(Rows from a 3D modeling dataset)
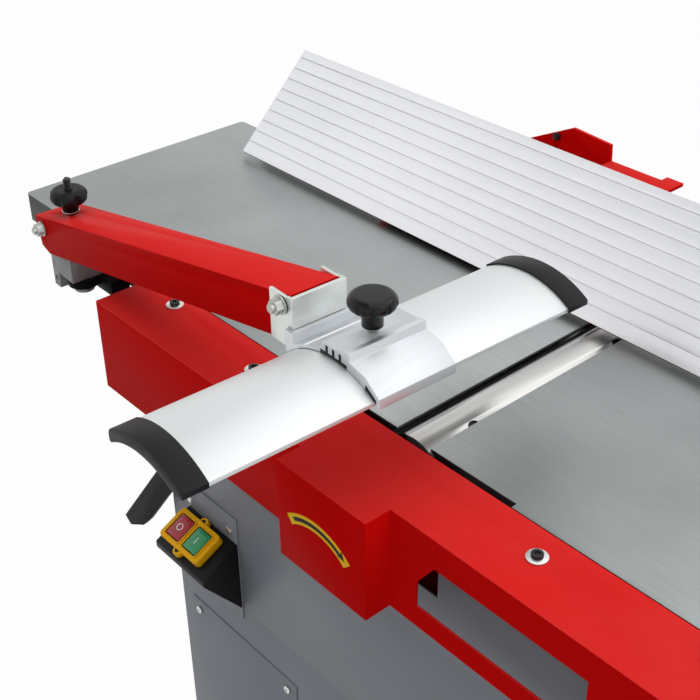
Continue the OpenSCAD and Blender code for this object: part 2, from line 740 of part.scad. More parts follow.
module fence_guide() color([0.2, 0.2, 0.21]) fence_place() difference() {
  block([guide_x[0], guide_x[1]], [plane_w + step_out, plane_w + 60], [-11, slide_z[0] - gap]);
  rod_z([-13, 2], 5, clamp_x, clamp_y);
}

module fence_slide() color([0.85, 0.08, 0.07]) fence_place() difference() {
  union() {
    block(guide_x, [plane_w - 48, plane_w + 202], slide_z);
    // Upstand and flange at the back
    over_y([plane_w + 199, plane_w + 203])
      polygon([[-336.5, 1], [-140, 1], [-140, 33], [-201.7, 33], [-203.1, 53.6], [-259.7, 57.3],
        [-336.5, 18.4]]);
    block([-202.9, -112], [plane_w + 182, plane_w + 203], [29, 33]);
    block([-131.4, -109.2], [plane_w + 182, plane_w + 214], [29, 33]);
    // Ears that carry the hinge of the fence
    for (x = ear_x) {
      block([x, x + ear_w], [fence_hinge[0], fence_hinge[0] + 20], slide_z);
      rod_x([x, x + ear_w], ear_r, fence_hinge[0], fence_hinge[1]);
    }
  }
  block([clamp_x - 5.5, clamp_x + 5.5], [clamp_y - 42, clamp_y + 157], [0, 8]);
  for (x = ear_x) rod_x([x - 1, x + ear_w + 1], fence_pin_r, fence_hinge[0], fence_hinge[1]);
  for (p = slide_screws) rod_y([plane_w + 198, plane_w + 204], 2.6, p[0], p[1]);
}

// Hinge pins of the fence and the screws in the upstand
module fence_bolts() color([0.07, 0.07, 0.08]) fence_place() {
  for (x = ear_x) {
    s = x == ear_x[0] ? 1 : -1;
    a = x + (s > 0 ? 0 : ear_w);
    rod_x([min(a, a + s * 30), max(a, a + s * 30)], fence_pin_r, fence_hinge[0], fence_hinge[1]);
    rod_x([min(a, a - s * 3), max(a, a - s * 3)], 5, fence_hinge[0], fence_hinge[1]);
  }
  for (p = slide_screws) {
    rod_y([plane_w + 199, plane_w + 206], 2.5, p[0], p[1]);
    rod_y([plane_w + 195.5, plane_w + 199], 5, p[0], p[1]);
  }
}

module fence_clamp_lever() color([0.07, 0.07, 0.08]) fence_place() {
  rod_z([-10.5, 20], 4.9, clamp_x, clamp_y);
  rod_z([slide_z[1] + gap, slide_z[1] + 2], 13, clamp_x, clamp_y);
  rod_z([slide_z[1] + 2, slide_z[1] + 16], 9, clamp_x, clamp_y);
  translate([clamp_x, clamp_y, slide_z[1] + 10]) rotate([0, 0, 180]) {
    rod_x([0, 56], 5, 0, 0);
    rod_x([56, 68], 7, 0, 0);
  }
}

// Fence profile drawn along its face, which leans back by 45 degrees from the lower edge
module fence_profile() color([0.8, 0.81, 0.82]) difference() {
  union() {
    translate([fence_x0, -hw + fence_y, tz + 8]) rotate([45, 0, 0]) over_x([0, fence_len]) difference() {
      union() {
        translate([0, -5]) square([fence_w, 5]);
        translate([30, -24]) square([90, 20]);
      }
      for (i = [0:8]) translate([15.3 + groove_p * i, -groove_d]) square([1, groove_d + 1]);
      translate([33, -21]) square([84, 16]);
    }
    fence_place() rod_x([ear_x[0] + ear_w + gap, ear_x[1] - gap], 4.5, fence_hinge[0], fence_hinge[1]);
  }
  fence_place() {
    rod_x([ear_x[0] - 1, ear_x[1] + ear_w + 1], fence_pin_r + run, fence_hinge[0], fence_hinge[1]);
    for (x = ear_x) rod_x([x - 4, x + ear_w + 4], ear_r + gap, fence_hinge[0], fence_hinge[1]);
  }
}

module guard_mount() color([0.55, 0.55, 0.55]) translate([pivot[0], -hw, tz]) difference() {
  union() {
    block([4, 35], [-29, -step_out], [-39, -21.3]);
    block([4, 35], [-18, -step_out], [-22, -4]);
    rod_z([-31, -20.5 - gap], 17, 0, pivot[1]);
    block([-3, 15], [pivot[1], -20], [-31, -21.3]);
  }
  rod_z([-40, -15], swivel_r + run, 0, pivot[1]);
}

module guard_pivot_block() color([0.5, 0.5, 0.5]) guard_place() difference() {
  union() {
    block([pivot[0] - 32, pivot[0] + 13], [-61, -21], [-20.5, 26]);
    block([pivot[0] - 25, pivot[0] + 13], [-61, -21], [20, 33]);
    rod_y([-61, -21], 8, arm_pin[0], arm_pin[1]);
    block([pivot[0] - 32, pivot[0] - 19], [-61, -40], [-39, -20]);
    rod_z([-33.3, -20], swivel_r, pivot[0], pivot[1]);
    rod_z([-38, -31.3], swivel_r + 3, pivot[0], pivot[1]);
  }
  rod_y([-62, -20], bolt_r + run, arm_pin[0], arm_pin[1]);
  rod_z([-14, 40], stud_r + 0.4, stud_x, stud_y);
  rod_y([-62, -50], 3, pivot[0] - 25.5, -29);
  // Round back corner, which clears the mount and the table edge as the block swings
  difference() {
    block([pivot[0] - 33, pivot[0] - 10], [pivot[1], -20], [-21, gap]);
    rod_z([-22, 1], 23.5, pivot[0], pivot[1]);
  }
}

// Arm: channel with its open side down, drawn along its own length
module guard_arm() color([0.85, 0.08, 0.07]) guard_place() difference() {
  slot_r = stud_r + 1.3;
  translate([arm_x, 0, arm_z]) rotate([0, -arm_pitch, 0]) difference() {
    over_y(arm_y) polygon([[0, 0], [arm_len, 0], [arm_len - 18, -arm_d], [14, -arm_d], [0, 8 - arm_d]]);
    block([-1, arm_len + 1], [arm_y[0] + arm_t, arm_y[1] - arm_t], [-arm_d - 1, -arm_t]);
  }
  for (p = [arm_pin, tip_pin]) rod_y([arm_y[0] - 1, arm_y[1] + 1], bolt_r + run, p[0], p[1]);
  for (d = [-3, 4]) rod_z([35, 60], slot_r, stud_x + d, stud_y);
  block([stud_x - 3, stud_x + 4], [stud_y - slot_r, stud_y + slot_r], [35, 60]);
}

module arm_bolts() color([0.7, 0.7, 0.72]) guard_place() {
  for (bolt = [[arm_pin, 0], [tip_pin, 4]]) {
    p = bolt[0];
    y = arm_y + [-bolt[1], bolt[1]];
    rod_y(y + [-11, 3], bolt_r, p[0], p[1]);
    rod_y([y[0] - 1.6, y[0]], 8.5, p[0], p[1]);
    hex_y([y[0] - 8, y[0] - 1.6], 7.2, p[0], p[1]);
    hex_y([y[1], y[1] + 5.5], 7.2, p[0], p[1]);
  }
}

module height_stud() color([0.08, 0.08, 0.09]) guard_place() {
  rod_z([-4, 90], stud_r, stud_x, stud_y);
}

// Round knob head with finger flutes, flat on its neck
module knob_head(r, h, n, cut) difference() {
  rotate_extrude() {
    translate([r - h / 2, h / 2]) circle(r = h / 2);
    square([r - h / 2, h]);
  }
  for (i = [0:n - 1]) rotate(i * 360 / n) translate([r + cut * 0.6, 0, -1]) cylinder(r = cut, h = h + 2);
}

module height_knob() color([0.06, 0.06, 0.07]) guard_place() translate([stud_x, stud_y, 52]) difference() {
  union() {
    cylinder(r = 8.7, h = 11);
    translate([0, 0, 10]) knob_head(20, 16, 6, 7);
  }
  translate([0, 0, -1]) cylinder(r = stud_r + run, h = 30);
}

module guard_bracket() color([0.75, 0.76, 0.77]) guard_place() difference() {
  side = [tip_pin[0], tip_pin[0]];
  across = arm_y + [-3.5, 3.5];
  union() {
    block(side + [11, 14.5], across, [121, 148.7]);
    for (y = [across[0], across[1] - 3.2]) {
      block(side + [-16, 7.7], [y, y + 3.2], [101, 147]);
      block(side + [7, 14.5], [y, y + 3.2], [121, 148]);
    }
    block(side + [4.2, 7.7], across, [101, 119.5]);
  }
  rod_y(across + [-1, 1], bolt_r + run, tip_pin[0], tip_pin[1]);
}

// Saddle profile over the guard, seen along the guard
module saddle_outline() difference() {
  polygon([[-55.9, 100.7], [-55.9, 120.4], [-45.4, 120.7], [-45.6, 110.8], [-30.3, 119], [-29, 118.2],
    [-19, 121.8], [-11.6, 124.4], [-6.5, 133], [17.1, 134.7], [20.2, 136.4], [25, 136.4],
    [26.3, 129.2], [44.1, 125.9],
    [60.5, 114], [61.2, 103.5], [57.6, 103.5], [57, 90], [-50, 90], [-50, 100.7]]);
  translate([guard_x, guard_cz]) circle(r = guard_r + 0.5, $fn = 256);
  translate([-9.9 - seat, 100]) square([32.2 + 2 * seat, 25 + seat]);
  for (x = tooth_x) translate([x - 1.5 - seat, 122]) square([3 + 2 * seat, 9 + seat]);
  polygon([[43, 110], [44.7, 119.6], [56.9, 111.2], [56.9, 90], [43, 90]]);
}

module guard_saddle() color([0.82, 0.83, 0.84]) guard_place() difference() {
  over_y(saddle_y) saddle_outline();
  rod_z([125, 140], 4.5 + run, knob_x, knob_y);
}

module saddle_pads() color([0.06, 0.06, 0.07]) guard_place() over_y(saddle_y) {
  difference() {
    union() {
      translate([-9.9, 120]) square([32.2, 5]);
      for (x = tooth_x) translate([x - 1.5, 122]) square([3, 9]);
    }
    translate([guard_x, guard_cz]) circle(r = guard_r + gap, $fn = 256);
  }
  difference() {
    polygon([[44, 112], [44.9, 119.3], [56.7, 111.1], [56.7, 105.3], [55.4, 105.3]]);
    translate([guard_x, guard_cz]) circle(r = guard_r + gap, $fn = 256);
  }
}

module clamp_knob() guard_place() {
  color([0.7, 0.7, 0.72]) rod_z([131.8, 141], 4.5, knob_x, knob_y);
  color([0.03, 0.03, 0.035]) {
    rod_z([139.5, 155.5], 8.85, knob_x, knob_y);
    translate([knob_x, knob_y, 154]) knob_head(clamp_knob_d / 2, 13, 10, 3);
  }
}

// Curved profile of the guard: part of a ring with rounded long edges
module guard_curve(r_out, r_in, half) intersection() {
  difference() {
    circle(r = r_out, $fn = 128);
    circle(r = r_in, $fn = 128);
  }
  translate([-half, 60]) square([2 * half, 60]);
}

module guard_profile() color([0.9, 0.91, 0.92]) guard_place() {
  translate([guard_x, 0, guard_cz]) over_y([guard_y0, guard_y1]) {
    guard_curve(guard_r, guard_r - guard_wall, guard_half);
    for (s = [-1, 1]) translate([s * (guard_half - 2), 75.9]) circle(r = 2);
  }
}

module guard_end_caps() color([0.1, 0.1, 0.11]) guard_place() translate([guard_x, 0, guard_cz]) {
  for (y = [[guard_y0 - cap_y, guard_y0 + cap_in], [guard_y1 - cap_in, guard_y1 + cap_y]])
    difference() {
      over_y(y) guard_curve(guard_r + 1.6, guard_r - 9, guard_half + 1.5);
      over_y([guard_y0 - seat, guard_y1 + seat]) {
        guard_curve(guard_r + seat, guard_r - guard_wall - seat, guard_half + seat);
        for (s = [-1, 1]) translate([s * (guard_half - 2), 75.9]) circle(r = 2.2);
      }
    }
}

base_cabinet();
front_panel();
front_side_frame();
rear_side_frame();
front_cover();
rear_cover();
cover_screws();
bearing_housings();
cutter_bearings();
motor();
drive_belt();
feed_chain();
roller_bushes();
kickback_shaft();
table_column();
dust_hood();
switch_plate();
switch_box();
switch_frame();
cable_gland();
hinge_pins();
cutter_block();
planer_knives();
knife_wedges();
cutter_pulley();
motor_shaft();
motor_pulley();
feed_reducer();
infeed_roller();
outfeed_roller();
kickback_fingers();
thickness_table();
lift_screw();
handwheel_shaft();
handwheel();
handwheel_grip();
outfeed_table();
fence_guide();
guard_mount();
infeed_carrier();
infeed_table();
depth_lever();
outfeed_lock_lever();
infeed_lock_lever();
fence_slide();
fence_bolts();
fence_profile();
fence_clamp_lever();
guard_pivot_block();
guard_arm();
arm_bolts();
height_stud();
height_knob();
guard_bracket();
guard_saddle();
saddle_pads();
clamp_knob();
guard_profile();
guard_end_caps();
stop_button();
start_button();
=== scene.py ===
# %% [markdown]
# Planer thicknesser in Blender
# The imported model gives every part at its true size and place, in metres. This file gives the
# parts their finish: edges that catch the light, paint, ground steel, aluminium and plastic. It
# also adds the small things that a drawing leaves out, such as threads, screws, louvres and marks.

# %% Load the frame
import json
from math import cos, pi, radians, sin, sqrt

import bpy
from mathutils import Matrix, Vector


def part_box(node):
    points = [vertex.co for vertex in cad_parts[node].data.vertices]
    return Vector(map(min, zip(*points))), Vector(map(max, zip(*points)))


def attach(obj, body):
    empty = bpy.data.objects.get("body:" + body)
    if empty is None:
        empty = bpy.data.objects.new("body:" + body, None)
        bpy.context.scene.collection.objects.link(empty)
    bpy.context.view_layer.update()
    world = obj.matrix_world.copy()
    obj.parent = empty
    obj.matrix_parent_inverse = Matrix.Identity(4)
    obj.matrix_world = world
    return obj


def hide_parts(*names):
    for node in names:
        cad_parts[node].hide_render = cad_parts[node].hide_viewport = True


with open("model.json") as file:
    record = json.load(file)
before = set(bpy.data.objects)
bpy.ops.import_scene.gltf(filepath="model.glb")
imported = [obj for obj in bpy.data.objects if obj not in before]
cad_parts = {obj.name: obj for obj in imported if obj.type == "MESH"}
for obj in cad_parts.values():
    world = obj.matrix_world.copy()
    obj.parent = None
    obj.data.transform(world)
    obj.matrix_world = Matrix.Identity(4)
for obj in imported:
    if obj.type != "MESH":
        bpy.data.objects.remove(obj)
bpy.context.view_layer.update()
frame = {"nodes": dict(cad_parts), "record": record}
body_of_node = {n: b for b, nodes in frame["record"]["behaviour"]["bodies"].items() for n in nodes}

# %% [markdown]
# The camera
# A photograph of a machine is told by its straight edges: where they meet gives the turn, the
# tilt and the lens. Turning the camera by eye would take many tries, so its three directions are
# given instead. It stands at the front right, looks down by about 33 degrees and turns a little
# less than one degree about its own axis.

# %% Camera
to_the_right = Vector((0.65973, 0.75141, -0.01194))
downwards = Vector((0.40069, -0.36516, -0.84030))
ahead = Vector((-0.63577, 0.54959, -0.54199))
focal_length_in_pixels = 1250.1
picture_width_in_pixels = 700
sensor_width = 36
bpy.ops.object.select_all(action="DESELECT")
bpy.ops.object.camera_add(location=(0.6135, -0.7559, 1.4929))
camera = bpy.context.object
camera.name = "photo_camera"
camera.rotation_euler = Matrix((to_the_right, -downwards, -ahead)).transposed().to_euler()
camera.data.sensor_width = sensor_width
camera.data.lens = focal_length_in_pixels / picture_width_in_pixels * sensor_width
camera.data.clip_end = 100
bpy.context.scene.camera = camera
print("lens", round(camera.data.lens, 2), "mm")

# %% [markdown]
# Lamps
# The machine was photographed in a white room with large soft lights. Small lamps would draw hard
# shadows and bright dots on the steel, so all three are wide areas: one over the tables for the
# gradients on the steel, one that fills the front, and one that brightens the faces at the right.

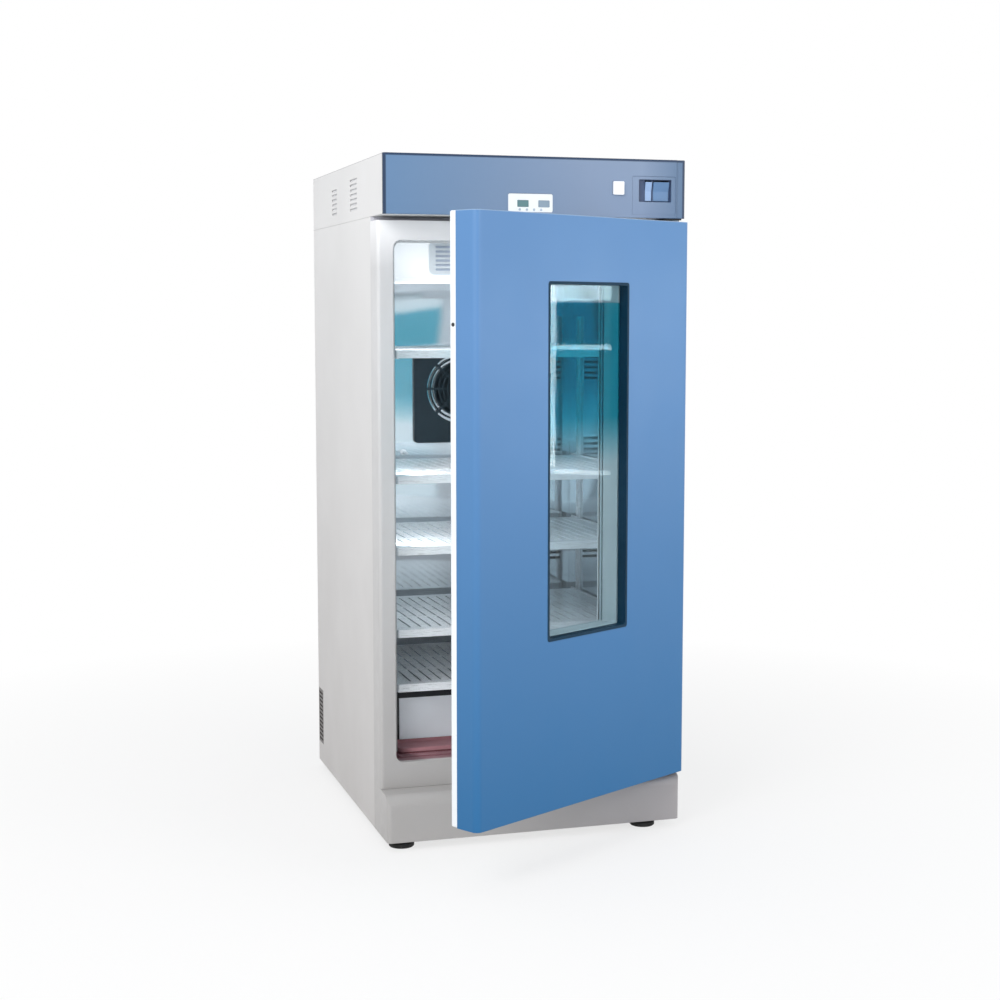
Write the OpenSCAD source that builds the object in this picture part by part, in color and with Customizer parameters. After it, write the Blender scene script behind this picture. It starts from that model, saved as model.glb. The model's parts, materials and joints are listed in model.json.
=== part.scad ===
// Floor-standing laboratory incubator: an insulated cabinet with a control header on top,
// one windowed door, five shelves, air circulation, cooling and heating.
// Lengths are in millimetres. +Z is up, the front faces -Y, and the origin lies on the floor
// under the middle of the cabinet. Sizes in y are set back from the header front.

/* [Cabinet] */
// Width of the cabinet
cab_w = 690; // [660:10:760]
// Depth from the header front to the rear panel
cab_d = 794; // [780:2:860]
// Height of the cabinet above its feet
cab_h = 1500; // [1480:10:1600]
// Height of the control header
header_h = 128; // [122:1:140]
// Height of the base cover under the door
base_h = 105; // [95:1:112]
// Set-back of the side panels behind the header front
side_setback = 131; // [122:1:145]
// Thickness of the casing sheet
sheet_t = 1.5; // [1:0.1:2]
// Width of the folded flanges of the casing sheets
flange_w = 12; // [8:1:16]
// Radius of the rear corners of the casing
casing_r = 8; // [4:1:12]
// Height of the black strip between header and front frame
header_strip_h = 10; // [6:1:22]

/* [Chamber] */
// Thickness of the insulated side walls
wall_side = 48; // [44:1:56]
// Thickness of the insulated rear wall
wall_rear = 59; // [52:1:68]
// Depth from the header down to the chamber ceiling
wall_top = 42; // [34:1:50]
// Height of the chamber floor
floor_z = 166; // [160:1:172]
// Height of the step over the machine compartment
step_z = 290; // [282:1:296]
// Set-back of the front of that step
step_y = 250; // [246:1:262]
// Thickness of the liner sheet
liner_t = 1.2; // [0.8:0.1:1.5]
// Width of the front frame beside the chamber opening
frame_side = 36; // [35:1:40]
// Height of the front frame above the chamber opening
frame_top = 42; // [32:1:48]
// Radius of the corners of the chamber opening
opening_r = 18; // [10:1:24]

/* [Door] */
// Radius of the door's front edges
door_edge_r = 14; // [6:1:16]
// How far the closed door stands proud of the header front
door_proud = 12; // [6:1:16]
// Gap between the door and the header, and between the door and the base cover
door_gap = 8; // [7:1:10]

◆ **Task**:
Above are the lines; repeat exactly the ones from the line containing "base_cabinet();" down to the line containing "before = set(bpy.data.objects)", both inclusive.

◆ **Solution**:
base_cabinet();
front_panel();
front_side_frame();
rear_side_frame();
front_cover();
rear_cover();
cover_screws();
bearing_housings();
cutter_bearings();
motor();
drive_belt();
feed_chain();
roller_bushes();
kickback_shaft();
table_column();
dust_hood();
switch_plate();
switch_box();
switch_frame();
cable_gland();
hinge_pins();
cutter_block();
planer_knives();
knife_wedges();
cutter_pulley();
motor_shaft();
motor_pulley();
feed_reducer();
infeed_roller();
outfeed_roller();
kickback_fingers();
thickness_table();
lift_screw();
handwheel_shaft();
handwheel();
handwheel_grip();
outfeed_table();
fence_guide();
guard_mount();
infeed_carrier();
infeed_table();
depth_lever();
outfeed_lock_lever();
infeed_lock_lever();
fence_slide();
fence_bolts();
fence_profile();
fence_clamp_lever();
guard_pivot_block();
guard_arm();
arm_bolts();
height_stud();
height_knob();
guard_bracket();
guard_saddle();
saddle_pads();
clamp_knob();
guard_profile();
guard_end_caps();
stop_button();
start_button();
=== scene.py ===
# %% [markdown]
# Planer thicknesser in Blender
# The imported model gives every part at its true size and place, in metres. This file gives the
# parts their finish: edges that catch the light, paint, ground steel, aluminium and plastic. It
# also adds the small things that a drawing leaves out, such as threads, screws, louvres and marks.

# %% Load the frame
import json
from math import cos, pi, radians, sin, sqrt

import bpy
from mathutils import Matrix, Vector


def part_box(node):
    points = [vertex.co for vertex in cad_parts[node].data.vertices]
    return Vector(map(min, zip(*points))), Vector(map(max, zip(*points)))


def attach(obj, body):
    empty = bpy.data.objects.get("body:" + body)
    if empty is None:
        empty = bpy.data.objects.new("body:" + body, None)
        bpy.context.scene.collection.objects.link(empty)
    bpy.context.view_layer.update()
    world = obj.matrix_world.copy()
    obj.parent = empty
    obj.matrix_parent_inverse = Matrix.Identity(4)
    obj.matrix_world = world
    return obj


def hide_parts(*names):
    for node in names:
        cad_parts[node].hide_render = cad_parts[node].hide_viewport = True


with open("model.json") as file:
    record = json.load(file)
before = set(bpy.data.objects)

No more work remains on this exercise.